Cayenne and chile traditionally play a big role in West African cooking, but Addy has toned down the heat for Minnesotans. Everything I tried, except that sauce, was quite mellow. Addy says he's done quite a bit of thinking on how to make West African food accessible to newbies. "The Monrovian platter is a Liberian dish," he says. "It is on the menu here because it's very easy for Americans to understand." Equally easy to understand is the Pan-African burger ($7.29), a basic version with a good bun, caramelized onions, and Swiss cheese, which comes with French or Bong County fries.

Less easy for Americans to understand--or at least this American--is fufu, a West African staple made by boiling semi-fermented cassava flour into a glutinous mass. Roll it into a ball and you've got fufu. The first time I had fufu, I chewed it, a disconcerting experience: It's gummy and it clings to your teeth. (A friend who spent time in Liberia says fufu is an acquired taste: "It's Liberian lutefisk.") I've heard that the big problem with Westerners and fufu is that we're always trying to chew the stuff. Fufu is not to be chewed, or tasted, fufu is to be torn and swallowed. The second time I had fufu, I tried not to chew, but couldn't get the hang of that trick. (Of course, you could get rice instead of fufu with your stews, but that would be a bit like going to Paris and eating only at McDonald's.)

One of the dishes served with fufu is pepper soup ($8.99), a thin stew of chicken, beef, and dried fish presented with stewed okra and chocolatey ground chile powder. For my American palate, the pungent combination was strange and gamy. Potato-greens and rice is made with finely chopped sweet-potato greens ($8.99), stewed with lots of vegetable oil and a smoky chunk of beef--not unlike collards, but with a much silkier texture. My favorite dish was a Friday special called "Dry rice with fried fish or fried chicken--Liberian style" ($8.99). It's similar to Cajun dirty rice--salty, smoky, and spicy--but with dried fish instead of sausage or bacon. (There is no pork served at Muslim-friendly Pan-African, but they do have Heineken and Budweiser, and they hope to have wine soon.) The fried chicken with my dry rice was pretty good, deep-fried at a high temperature until the skin was mahogany and incredibly crisp.
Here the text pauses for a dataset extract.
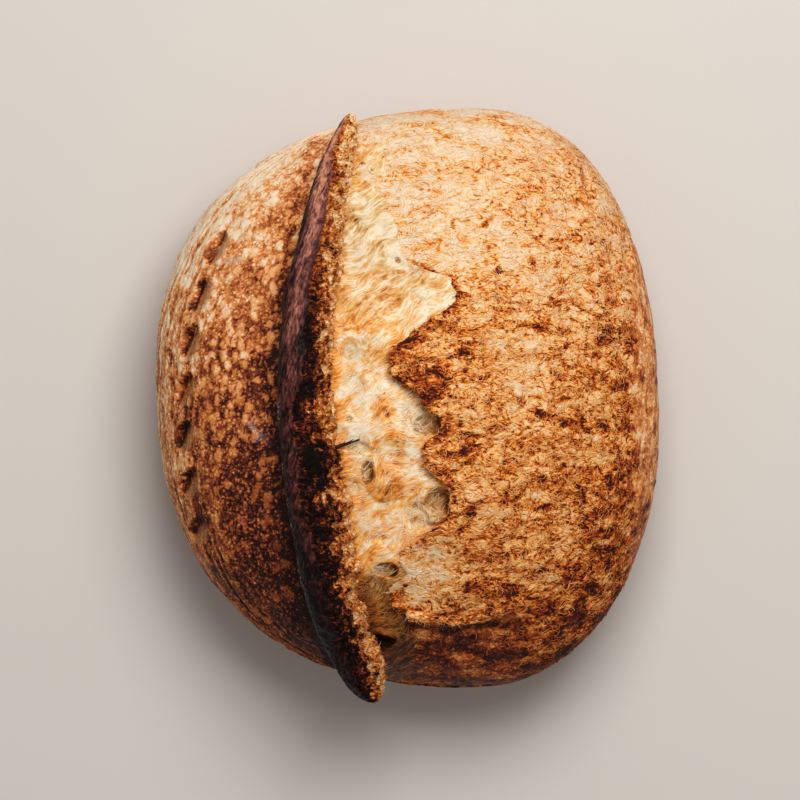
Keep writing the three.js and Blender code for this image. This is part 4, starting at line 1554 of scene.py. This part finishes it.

There are a couple of desserts listed on the menu but they were never available on my visits. Lots of things were not available on my visits--at least half of whatever I attempted to order. I've concluded that when dining here the most sensible approach is to put yourself in your server's hands instead of trying to work from the menu. More sensible still is to visit when there's music and dancing. Thursdays are R&B, Friday and Saturday feature African music, and Sunday is soca (soul and calypso) night. There are also live African bands; call for details. One night I got to witness the transformation of the space from brightly lighted dining hall to party-lighted dance hall. DJ equipment was set up as I nibbled on Bong County fries, and by the time I set down my fork, colorfully clothed dancers had begun staking out prime tables, and mirror-discs of light were spinning. I gathered my coat feeling very adventurous indeed to have dined on fufu and pepper soup--well, adventurous in a meek and clueless kind of way, since I could practically hear the echo of American restaurant critics circa 1932 in my head: That-there Eye-talian food ain't bad--iffin ya like garlic!